Should the American press have lavished as much attention as it did upon the internecine squabbles of this relatively obscure religious group? The answer is yes.

Orthodox Christians, although not numerous, represent a major world religious tradition and one that plays a significant role in the institutional politics of ecumenical Christianity. A dust-up among them matters to many.

The controversy over Spyridon also exemplifies the continuing importance of transnational ties and tensions among a large number of American religious groups. The tension between American cultural identity and traditionalism is still important to the immigrant experience, and is playing itself out in many religious groups today.

Finally, the showdown among the Greek Orthodox reveals the democratizing impact of the Internet on the life of religious institutions here, as well as abroad. Many participated in the events that eventually pulled Spyridon off his throne. But the critical players in the drama were a handful of activists who organized a massive Internet web operation that linked, informed, and eventually inspired the "contras." To their credit, most journalists covering the story mentioned the "Voithia" (Greek for "help") web site, and even listed its URL.

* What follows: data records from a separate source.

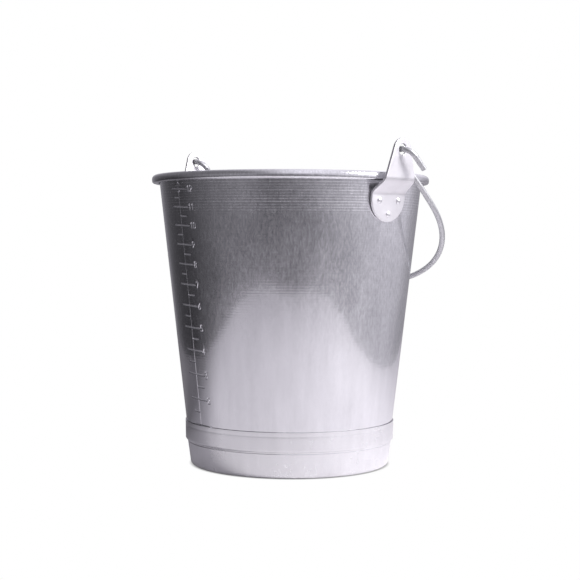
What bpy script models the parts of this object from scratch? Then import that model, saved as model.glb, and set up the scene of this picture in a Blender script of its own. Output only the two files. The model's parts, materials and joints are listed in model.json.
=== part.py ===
"""Twelve-litre aluminium milking pail with a lapped foot ring, two riveted ears and a wire bail.

Metres, +Z up. The origin is the centre of the circle that the pail stands on. The ears are on
+X and -X. At rest the bail has swung back to +Y and leans on the outside of the wall.
"""
import math

import bmesh
import bpy
from mathutils import Matrix, Vector

MM = 0.001
GAP = 0.3 * MM  # air between two pieces that touch

# Vessel: a straight cone of sheet with a flat floor and an outward curl at the mouth.
SHEET = 1.2 * MM
BASE_RADIUS = 103.2 * MM  # outer face of the cone, carried down to Z = 0
TAPER = 0.1147  # growth of the radius with height
FLOOR_HEIGHT = 19.5 * MM  # upper face of the floor
FLOOR_CORNER = 10.0 * MM
RIM_HEIGHT = 297.1 * MM  # centre of the curl
CURL_DIAMETER = 8.8 * MM
CURL_END = math.radians(-120)
RIM_WIRE_DIAMETER = 5.0 * MM

# Foot ring: an upright band over the cone, a step in, and a tapered band with a standing flange.
RING_SHEET = 0.8 * MM
RING_TOP = 46.5 * MM
RING_BAND_BOTTOM = 27.5 * MM
RING_BAND_RADIUS = 109.3 * MM
RING_LEAN = 0.018
RING_STEP_BOTTOM = 24.0 * MM
RING_STEP_RADIUS = 107.25 * MM
RING_HEEL_RADIUS = 104.2 * MM
RING_CORNER = 4.0 * MM
FLANGE_INNER_RADIUS = 90.0 * MM

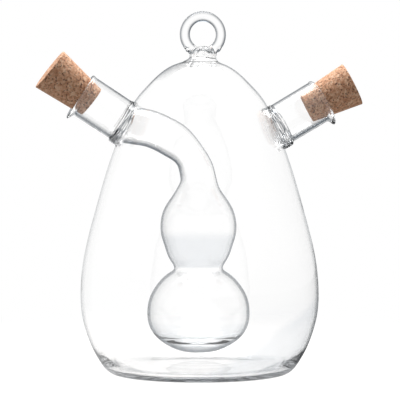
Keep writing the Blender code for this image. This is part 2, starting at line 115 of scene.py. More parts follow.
# Ring seals: beads of glass round the spouts' roots
BEAD_RISE = 0.001  # how far the bead stands out from the tube at the bottom
BEAD_TOP_RISE = 0.0002  # and at the top
BEAD_LEAST_RUN = 0.0003
BEAD_EDGE = 0.0006  # length of the step from the bead down to the tube
BEAD_FILLET = 0.0007  # width of the hollow between the bead and the vessel
BEAD_FINE_STEP = 0.00012
RIPPLE_DEPTH = 0.0003  # the bead's melted glass lies in ripples round the tube
RIPPLE_LENGTH = 0.0009
RIPPLE_SWAY = 1.3
BORE_FILLET = 0.0013
NECK_ROOT_RADIUS = 0.0083  # of the flask's neck where it meets the vessel's wall
NECK_END = 0.005  # where the neck's own path ends, inwards along the spout
NECK_LIFT = 0.0012  # how far above the spout's axis
NECK_JOIN_STEPS = 5
NECK_BORE_END = 0.003  # how far out along the spout the bore gets as narrow as the neck's

# Inner flask
FLASK_WALL = 0.0013
FLASK_BASE_WALL = 0.0045
FLASK_HEEL_HEIGHT = 0.008
FLASK_BOTTOM = FLOOR_HEIGHT + 0.0039
FLASK_OFFSET = -0.0005
LOWER_BULB_RADIUS = 0.023
UPPER_BULB_RADIUS = 0.0171
WAIST_RADIUS = 0.011
NECK_RADIUS = 0.0083
GOURD_HEIGHT = 0.5554 * VESSEL_HEIGHT
LOWER_BULB_SHARES = (
    (0.0, 0.0), (0.2, 0.004), (0.38, 0.015), (0.56, 0.037), (0.72, 0.066), (0.88, 0.112),
    (0.97, 0.165), (1.0, 0.232), (0.96, 0.315), (0.855, 0.378), (0.715, 0.43), (0.57, 0.465),
)
WAIST_HEIGHT_SHARE = 0.487
UPPER_BULB_SHARES = (
    (0.745, 0.54), (0.88, 0.612), (0.985, 0.69), (0.995, 0.755), (0.93, 0.822), (0.76, 0.89),
    (0.59, 0.945),
)
NECK_PATH_SHARES = (
    (0.0, 0.0, 0.99), (0.037, 0.221, 0.93), (0.128, 0.443, 0.85), (0.356, 0.713, 0.96),
    (0.587, 0.868, 0.98), (0.82, 0.97, 1.0),
)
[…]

But few examined the phenomenon with any care. On September 15, Don Lattin of the San Francisco Chronicle produced the only story I found that examined the role played by Voithia in any detail. There, Lattin quoted Father Stephanopoulos, who observed that Spyridon’s critics "used the Internet to energize people across the length and breath of the church. That’s so mething new."

While the superheated personality contests of the past two years may be behind the church, many of the substantive tensions are still in play. In particular, the often proclaimed conflict between New World democracy and Old World hierarchy won’t be easy to finesse. But most lay activists seem optimistic. After all, they point out, democracy is a Greek thing.